Five junior NZ Sailors went to Noumea, New Caledonia for training and to compete in the New Caledonia Youth Windsurf racing Competition.
French Olympic RS:X sailor, Sam Launay and Manu Goyard hosted a fantastic clinic. The skills learnt from the fast New Caledonians will stand them in good stead for the rest of the NZ sailing season. They have learnt rig tuning, sub planning and planning modes, mark roundings. There have been plenty of practice races. Also a destination sail around Lle Uere. The locals do love their siestas around lunch time and usually don't get on the water until 2pm. Usually coinciding with a 15-25kts sea breeze on flat water. The ACPV club has fantastic facilities with lockers for boards and rigs. Most Techno Sailors here have access to the adopted French Federation one design RRD 'Firerace' 120l slalom board. This they sail with a two cambered sail or techno rig. Very fast.
Racing Friday through to Sunday with up to six races a day. 14 year old Murrays Bay sailor Patrick Haybittle has been on his fourth sailing visit to New Caledonia and second time attending the windsurfing Nationals.

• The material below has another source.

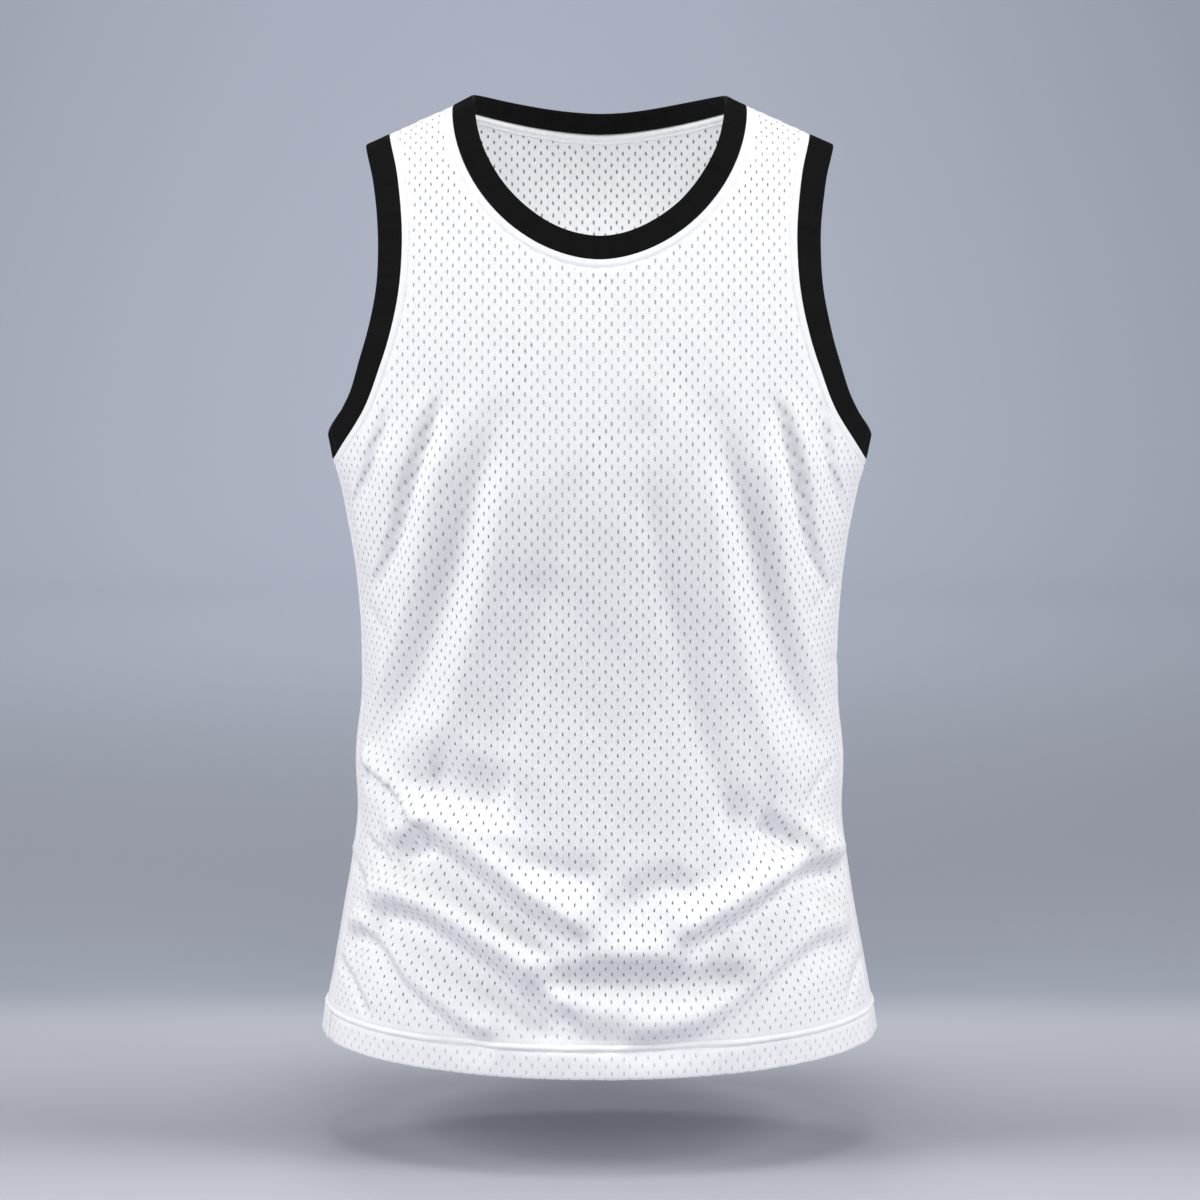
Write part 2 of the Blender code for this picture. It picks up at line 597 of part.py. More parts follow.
def neck_tape(name, finish):
    """The tape over the back neck seam, a strip parallel to it on the inside of the back panel."""
    lining = WALL / 2 + TAPE_GAP
    rings = []
    for drop, depth in ((TAPE_TOP, lining), (TAPE_TOP, lining + TAPE_WALL),
                        (TAPE_TOP + TAPE_HEIGHT, lining + TAPE_WALL), (TAPE_TOP + TAPE_HEIGHT, lining)):
        line = below_neck(drop)
        points, normals = cloth(line[:, 0], line[:, 1])
        rings.append(points - normals * depth)
    return loft(name, np.stack(rings, axis=1), False, finish)


def build_jersey():
    for old in list(bpy.data.objects):
        bpy.data.objects.remove(old, do_unlink=True)
    mesh_cloth = material("polyester pin-hole mesh, white", (0.87, 0.87, 0.89), 0.7)
    rib_knit = material("fine rib knit, black", (0.010, 0.010, 0.011), 0.6)
    tape_cloth = material("twill neck tape, white", (0.83, 0.83, 0.85), 0.65)
    panel("front", False, mesh_cloth)
    panel("back", True, mesh_cloth)
    hem("hem_front", False, mesh_cloth)
    hem("hem_back", True, mesh_cloth)
    binding("neck_binding", neck_loop(), NECK_BINDING_WIDTH, rib_knit)
    binding("armhole_binding_left", armhole_loop(True), ARMHOLE_BINDING_WIDTH, rib_knit)
    binding("armhole_binding_right", armhole_loop(False), ARMHOLE_BINDING_WIDTH, rib_knit)
    neck_tape("neck_tape", tape_cloth)


build_jersey()
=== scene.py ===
"""Basketball practice jersey: white pin-hole mesh with black rib bindings, in the shape it has when worn.

Sizes are in millimetres and become metres when a mesh is made. +Z is up, the front faces -Y and the wearer's
left side is at +X. Each panel is worked out on its flat cloth: girth is the length round the body from the
panel's centre line, and rise is the length up the cloth from the hem line.
"""
import functools
import math
from collections import namedtuple

import bpy
import numpy as np
from bpy.props import FloatProperty, FloatVectorProperty, PointerProperty
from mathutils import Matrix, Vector
from mathutils.geometry import delaunay_2d_cdt


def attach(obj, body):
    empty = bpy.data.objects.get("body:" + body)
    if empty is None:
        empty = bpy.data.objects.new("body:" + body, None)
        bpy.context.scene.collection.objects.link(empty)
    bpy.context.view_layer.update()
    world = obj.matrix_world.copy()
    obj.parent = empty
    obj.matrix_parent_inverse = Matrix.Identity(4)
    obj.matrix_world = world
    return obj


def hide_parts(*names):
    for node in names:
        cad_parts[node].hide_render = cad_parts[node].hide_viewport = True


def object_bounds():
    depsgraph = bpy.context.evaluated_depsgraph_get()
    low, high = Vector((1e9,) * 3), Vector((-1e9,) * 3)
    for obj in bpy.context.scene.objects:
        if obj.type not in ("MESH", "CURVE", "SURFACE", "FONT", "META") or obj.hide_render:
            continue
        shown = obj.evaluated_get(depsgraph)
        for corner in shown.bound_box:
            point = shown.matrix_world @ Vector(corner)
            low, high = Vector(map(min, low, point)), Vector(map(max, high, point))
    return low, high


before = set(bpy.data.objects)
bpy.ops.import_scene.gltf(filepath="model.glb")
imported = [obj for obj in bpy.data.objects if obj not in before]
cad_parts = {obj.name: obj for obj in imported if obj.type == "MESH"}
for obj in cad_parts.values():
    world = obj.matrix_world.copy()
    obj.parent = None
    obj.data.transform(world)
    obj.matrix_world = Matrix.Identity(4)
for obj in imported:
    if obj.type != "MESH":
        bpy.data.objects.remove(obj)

bl_info = {
    "name": "Basketball practice jersey",
    "version": (1, 0, 0),
    "blender": (4, 5, 0),
    "location": "View3D > Sidebar > Jersey",
    "description": "Builds a pin-hole mesh practice jersey over its packed solids",
    "category": "Object",
}

MM = 0.001
CAD_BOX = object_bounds()

# ---------------------------------------------------------------- the body form, as in the solids

HEM_TOP = -672.0
HEM_SIDE_RISE = 4.0
SIDE_SEAM = math.radians(76.0)
ARMPIT = -248.0
SHOULDER_HALF = 157.5
NECK_HALF = 109.0
SHOULDER_SLOPE = 0.446
NECK_DROP_FRONT = 109.5
NECK_DROP_BACK = 20.5
NECK_FRONT_POWER = 1.86
NECK_BACK_POWER = 1.7
NECK_BASE_RISE = 24.0
SEAM_PLANE = 10.0
FRONT_ROUND = 385.0
BACK_ROUND = 250.0
NECK_BINDING_WIDTH = 17.2
ARMHOLE_BINDING_WIDTH = 19.2
NECK_TOP = 1.2 + SHOULDER_SLOPE * ((NECK_HALF + SHOULDER_HALF) / 2 - NECK_HALF)

# height, half width, front depth, back depth, roundness
SECTIONS = np.array((
    (-698, 214.0, 138, 128, 2.05), (-660, 208.0, 135, 125, 2.10), (-600, 196.5, 129, 119, 2.15),
    (-550, 188.5, 124, 114, 2.20), (-520, 185.0, 120, 110, 2.25), (-480, 186.0, 116, 107, 2.30),
    (-430, 181.5, 112, 104, 2.35), (-390, 181.0, 112, 104, 2.40), (-340, 184.0, 114, 106, 2.40),
    (-300, 190.0, 117, 109, 2.40), (-270, 196.0, 119, 111, 2.40), (-250, 201.0, 120, 112, 2.40),
    (-220, 203.0, 120, 113, 2.40), (40, 203.0, 114, 114, 2.40),
))
ARMHOLE_FRONT = ((150.0, -40), (145.9, -87), (149.4, -130), (161.3, -175), (177.0, -214))
ARMHOLE_BACK = ((152.5, -42), (147.2, -89), (150.4, -135), (162.4, -180), (178.6, -218), (196.0, -241.5))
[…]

He has previously won the New Caledonia Optimist Dinghy competition in 2010. A double in a different class would be special. His 12 year old sister Carmen, 14 year olds, Fenella Bowater, Naval Point and Coral Headey, Tauranga and 11 year old William Clough from Wakatere are on their first overseas trip as competitors. Also on the same body of water the New Caledonian Match Racing competition. Chris Steele and his RNZYS Team are competing against the Aussies and New Caledonians.
On Day 2 of competition, the Bic Techno course outside the ACPV club included blast reaching! These races consisted of an upwind and two reach marks about kilometre apart, followed by another upwind and same again. The first race was shortened and finished at the top mark. From here a double points, destination, longer race was carried out. A big upwind between two islands and out to a reef about 1km upwind. Then a 2km downwind through the start-line as a gate and then the one kilometre reaches and finish.
Patrick Haybittle started the day in fourth place one point adrift of equal placed second and third. 16 year old Nicolas Goyard (younger brother of Tomas Goyard and current ISAF RS:X youth world champion.) has had a dominant regatta. Only giving away one bullet to Patrick and one to New Caledonian Damien Cervera.
During the big destination race Haybittle held second place at the top mark but was found wanting when they headed downwind at a great rate of knots. The New Caledonias proved their downwind speed and ability to sail lower angles. Once into the reaching sections Haybittle was able to claw back but not enough. Ended up third in the race putting him into third overall.
This set up an exciting afternoon of nerve racking slalom racing in 23-27kts of wind. The course favored Patrick by omitting true downwinds. Haybittle used his dinghy racing skills to get consistent running starts on speed at the favored end. Goyard used his heavier build to hold a more powerful sail setup. Haybittle used his height as leverage. In the two afternoon races they both shot out to an early lead and extended throughout the race. It was astounding to see how fast they sailed with boards skittering across the chop with rigs raked to the deck and fully sheeted on and over the sailors.
Haybittle's two second place races had him overtake local sailor Cervera and into a hard fought second place. All the other Kiwi sailors on their first windsurfing trip learnt heaps about speed sailing. Special note was seeing William Clough of Wakatere being the first 6.8m sailor to the top mark of the destination race. Also to Coral Headey, Carmen Haybittle and Fenella Bowater coming first, second and third girls. They all showed true character and stamina for giving every race a go in trying conditions. They all hope their sport will continue in the Olympic Games. Vive Windsurfing!
All the Kiwis have thoroughly enjoyed the hospitality of the French. They truly have unmatched waters for sailing. Warm trade winds, sheltered waters and fast sailors. A true breeding ground of champions. We are lucky that Kiwis have a such a great relationship with the French in the South Coral Sea.